Recipe & Image by Felicia

Serves 4
  • 2 Tbsp oil of choice
  • 1 Can black beans
  • 1/4 Medium red bell pepper, chopped
  • 1/4 Cup green onions, chopped
  • 1/2 Teaspoon salt
  • 1/8 Teaspoon red pepper flakes
  • 4 Small whole wheat or whole grain tortillas
  • 4 Ounces shredded vegan cheddar cheese
  • Optional: 1 can corn
  • Optional: 1 cup pre-cooked broccoli florets
  • Optional: 1 cup pre-cooked sweet potato


  1. Preheat the oven to 400°F. Lightly coat a baking sheet with oil.
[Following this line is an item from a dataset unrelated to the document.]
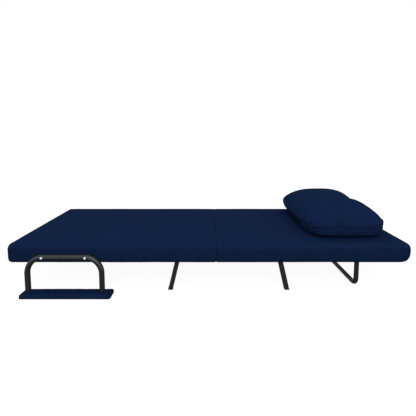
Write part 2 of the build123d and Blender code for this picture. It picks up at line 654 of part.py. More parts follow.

  2. In a small nonstick saucepan over medium heat, add the oil and allow it to heat up slightly, then add the black beans and sauté about 3-4 minutes. Stir in the chopped red bell pepper, green onions, red pepper flakes, and salt; remove from heat and stir in the broccoli and sweet potato (optional).
  3. Spoon black bean and vegetable mixture over tortillas, leaving a small border; top with cheese. Fold the top half over the vegetables. Place the quesadillas on the baking sheet that is lightly coated with oil; bake until hot and bubbling, about 8 minutes. Serve with small green salad. Optional toppings: guacamole, salsa, jalapenos.